** EXERCISE AIM **
Please output exactly the lines of the material from the first through the line containing "MITRE_HALF_GAP = 0.00025", and nothing more.

Begin DATA FOR THIS TASK

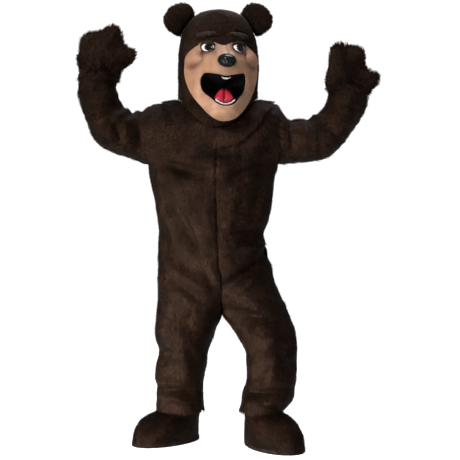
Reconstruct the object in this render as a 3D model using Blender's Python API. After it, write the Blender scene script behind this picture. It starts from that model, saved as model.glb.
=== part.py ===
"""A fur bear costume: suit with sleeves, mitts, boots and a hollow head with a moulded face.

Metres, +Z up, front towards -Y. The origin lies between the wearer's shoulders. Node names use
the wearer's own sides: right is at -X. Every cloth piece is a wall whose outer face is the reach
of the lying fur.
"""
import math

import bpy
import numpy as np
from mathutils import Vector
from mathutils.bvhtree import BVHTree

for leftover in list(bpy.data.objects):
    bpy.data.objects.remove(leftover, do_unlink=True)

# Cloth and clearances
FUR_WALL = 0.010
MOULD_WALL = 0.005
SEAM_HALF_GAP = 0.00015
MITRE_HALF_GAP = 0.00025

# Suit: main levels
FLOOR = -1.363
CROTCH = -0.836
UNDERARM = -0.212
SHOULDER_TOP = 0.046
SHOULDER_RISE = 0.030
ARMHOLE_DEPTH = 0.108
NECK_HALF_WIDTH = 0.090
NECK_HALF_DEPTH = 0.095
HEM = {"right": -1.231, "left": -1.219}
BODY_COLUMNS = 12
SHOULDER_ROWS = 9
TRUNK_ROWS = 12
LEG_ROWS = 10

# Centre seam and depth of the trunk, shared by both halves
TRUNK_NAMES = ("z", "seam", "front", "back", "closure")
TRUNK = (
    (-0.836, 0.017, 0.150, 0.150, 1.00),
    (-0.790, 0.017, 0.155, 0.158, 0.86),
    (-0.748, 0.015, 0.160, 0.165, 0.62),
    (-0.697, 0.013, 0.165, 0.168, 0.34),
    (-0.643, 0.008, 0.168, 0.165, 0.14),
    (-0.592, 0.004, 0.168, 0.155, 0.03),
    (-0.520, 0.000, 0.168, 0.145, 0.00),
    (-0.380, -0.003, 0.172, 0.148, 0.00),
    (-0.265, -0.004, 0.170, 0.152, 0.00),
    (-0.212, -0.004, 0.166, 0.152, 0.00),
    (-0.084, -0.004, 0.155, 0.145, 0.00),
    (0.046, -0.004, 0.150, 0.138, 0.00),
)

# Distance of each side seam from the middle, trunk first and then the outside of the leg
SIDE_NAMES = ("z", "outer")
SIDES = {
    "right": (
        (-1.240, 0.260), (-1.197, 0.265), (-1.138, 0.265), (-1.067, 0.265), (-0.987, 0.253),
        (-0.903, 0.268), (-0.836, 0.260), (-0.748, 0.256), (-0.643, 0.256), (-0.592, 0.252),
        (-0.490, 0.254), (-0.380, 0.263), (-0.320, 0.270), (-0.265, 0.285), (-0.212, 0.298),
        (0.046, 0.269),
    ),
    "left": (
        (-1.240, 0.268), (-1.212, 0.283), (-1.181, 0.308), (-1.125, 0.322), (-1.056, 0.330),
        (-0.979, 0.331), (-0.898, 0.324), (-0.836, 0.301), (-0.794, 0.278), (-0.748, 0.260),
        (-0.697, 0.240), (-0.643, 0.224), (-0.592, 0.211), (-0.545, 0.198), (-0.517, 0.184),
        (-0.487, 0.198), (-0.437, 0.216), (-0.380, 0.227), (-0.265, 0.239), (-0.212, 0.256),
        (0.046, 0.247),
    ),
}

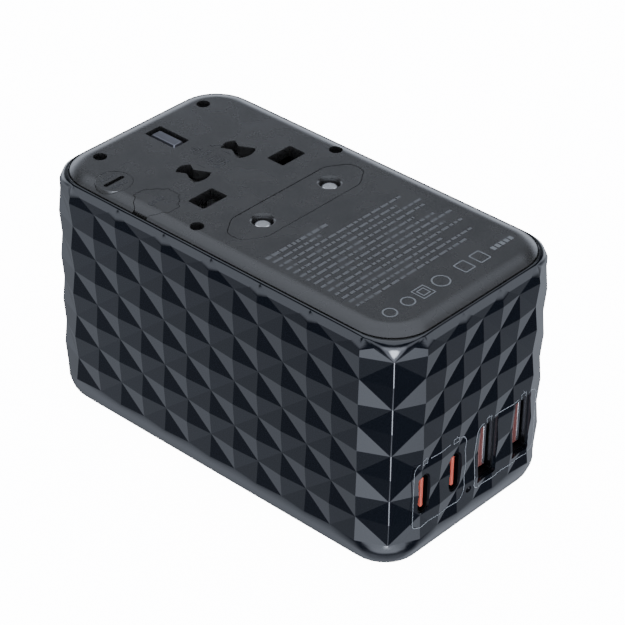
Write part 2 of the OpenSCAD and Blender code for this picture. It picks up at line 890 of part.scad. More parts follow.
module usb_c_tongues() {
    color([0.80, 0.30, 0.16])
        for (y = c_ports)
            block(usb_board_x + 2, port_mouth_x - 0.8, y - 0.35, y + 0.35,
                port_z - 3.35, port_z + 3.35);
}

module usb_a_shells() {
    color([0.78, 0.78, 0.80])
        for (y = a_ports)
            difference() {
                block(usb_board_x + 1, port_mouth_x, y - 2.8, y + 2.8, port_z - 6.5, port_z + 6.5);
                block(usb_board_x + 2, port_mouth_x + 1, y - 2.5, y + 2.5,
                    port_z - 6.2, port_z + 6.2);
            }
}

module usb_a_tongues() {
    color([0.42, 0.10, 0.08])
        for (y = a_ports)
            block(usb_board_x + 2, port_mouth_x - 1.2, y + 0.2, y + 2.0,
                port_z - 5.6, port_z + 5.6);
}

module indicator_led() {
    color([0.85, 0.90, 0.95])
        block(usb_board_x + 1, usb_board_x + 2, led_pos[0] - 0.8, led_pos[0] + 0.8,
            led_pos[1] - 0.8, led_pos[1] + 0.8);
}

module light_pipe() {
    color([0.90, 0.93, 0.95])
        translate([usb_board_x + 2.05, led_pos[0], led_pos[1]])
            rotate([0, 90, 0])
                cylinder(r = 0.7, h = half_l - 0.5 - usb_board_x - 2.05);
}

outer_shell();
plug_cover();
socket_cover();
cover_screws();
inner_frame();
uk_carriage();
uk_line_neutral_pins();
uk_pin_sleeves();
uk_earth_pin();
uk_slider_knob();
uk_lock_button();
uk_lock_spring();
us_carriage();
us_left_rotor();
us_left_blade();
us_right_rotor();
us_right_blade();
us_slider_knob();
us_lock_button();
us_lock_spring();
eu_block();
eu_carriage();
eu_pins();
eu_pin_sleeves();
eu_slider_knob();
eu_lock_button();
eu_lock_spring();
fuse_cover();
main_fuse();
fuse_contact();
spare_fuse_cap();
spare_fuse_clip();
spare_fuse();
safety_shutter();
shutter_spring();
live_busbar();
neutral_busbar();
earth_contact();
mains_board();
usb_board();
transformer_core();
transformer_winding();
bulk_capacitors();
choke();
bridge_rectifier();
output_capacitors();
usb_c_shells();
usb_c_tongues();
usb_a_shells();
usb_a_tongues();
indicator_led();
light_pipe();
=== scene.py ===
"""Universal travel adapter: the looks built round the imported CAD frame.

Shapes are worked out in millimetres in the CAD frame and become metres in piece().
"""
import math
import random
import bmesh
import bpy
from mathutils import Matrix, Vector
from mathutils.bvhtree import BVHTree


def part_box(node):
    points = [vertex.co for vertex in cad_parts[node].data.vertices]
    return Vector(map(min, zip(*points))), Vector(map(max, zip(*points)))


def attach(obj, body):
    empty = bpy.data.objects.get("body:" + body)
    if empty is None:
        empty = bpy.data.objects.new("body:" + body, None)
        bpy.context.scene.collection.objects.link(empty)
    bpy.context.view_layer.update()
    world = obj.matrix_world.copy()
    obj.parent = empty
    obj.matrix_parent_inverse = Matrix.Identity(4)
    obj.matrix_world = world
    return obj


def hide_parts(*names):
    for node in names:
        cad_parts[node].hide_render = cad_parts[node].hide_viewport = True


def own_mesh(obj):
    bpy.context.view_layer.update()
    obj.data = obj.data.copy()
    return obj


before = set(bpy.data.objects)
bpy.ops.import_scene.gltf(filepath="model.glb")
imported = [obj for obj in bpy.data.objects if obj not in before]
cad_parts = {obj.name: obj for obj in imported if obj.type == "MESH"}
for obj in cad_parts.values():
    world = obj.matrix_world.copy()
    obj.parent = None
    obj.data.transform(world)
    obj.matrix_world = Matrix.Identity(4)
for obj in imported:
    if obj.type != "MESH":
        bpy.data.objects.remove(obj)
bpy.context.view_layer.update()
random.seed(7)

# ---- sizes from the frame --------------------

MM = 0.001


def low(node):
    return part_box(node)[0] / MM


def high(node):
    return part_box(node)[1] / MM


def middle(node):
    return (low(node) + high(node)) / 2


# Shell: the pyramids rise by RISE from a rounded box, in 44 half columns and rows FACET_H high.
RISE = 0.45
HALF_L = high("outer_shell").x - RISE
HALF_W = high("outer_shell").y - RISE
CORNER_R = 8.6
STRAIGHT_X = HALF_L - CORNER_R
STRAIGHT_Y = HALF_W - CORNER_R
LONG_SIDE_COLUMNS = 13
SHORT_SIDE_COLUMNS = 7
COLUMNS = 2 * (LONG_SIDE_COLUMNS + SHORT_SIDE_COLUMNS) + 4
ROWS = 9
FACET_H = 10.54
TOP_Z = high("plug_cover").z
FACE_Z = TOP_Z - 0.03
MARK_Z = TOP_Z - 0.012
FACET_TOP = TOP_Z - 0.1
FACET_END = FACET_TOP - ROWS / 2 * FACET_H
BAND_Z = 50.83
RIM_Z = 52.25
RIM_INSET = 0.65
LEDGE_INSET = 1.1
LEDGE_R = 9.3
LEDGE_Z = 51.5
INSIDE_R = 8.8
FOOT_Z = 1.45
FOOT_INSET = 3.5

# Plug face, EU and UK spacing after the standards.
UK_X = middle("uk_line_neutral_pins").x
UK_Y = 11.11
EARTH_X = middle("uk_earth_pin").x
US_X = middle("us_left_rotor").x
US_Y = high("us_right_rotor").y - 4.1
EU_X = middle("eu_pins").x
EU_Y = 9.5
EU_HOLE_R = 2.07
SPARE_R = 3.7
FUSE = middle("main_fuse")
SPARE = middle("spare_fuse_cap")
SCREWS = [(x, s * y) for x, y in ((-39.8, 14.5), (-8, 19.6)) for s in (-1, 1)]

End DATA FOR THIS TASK

** FINISHED TASK **
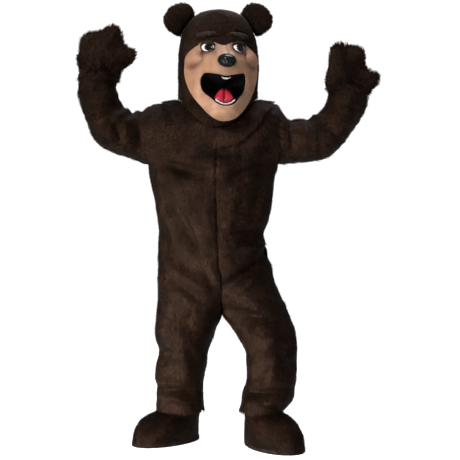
Reconstruct the object in this render as a 3D model using Blender's Python API. After it, write the Blender scene script behind this picture. It starts from that model, saved as model.glb.
=== part.py ===
"""A fur bear costume: suit with sleeves, mitts, boots and a hollow head with a moulded face.

Metres, +Z up, front towards -Y. The origin lies between the wearer's shoulders. Node names use
the wearer's own sides: right is at -X. Every cloth piece is a wall whose outer face is the reach
of the lying fur.
"""
import math

import bpy
import numpy as np
from mathutils import Vector
from mathutils.bvhtree import BVHTree

for leftover in list(bpy.data.objects):
    bpy.data.objects.remove(leftover, do_unlink=True)

# Cloth and clearances
FUR_WALL = 0.010
MOULD_WALL = 0.005
SEAM_HALF_GAP = 0.00015
MITRE_HALF_GAP = 0.00025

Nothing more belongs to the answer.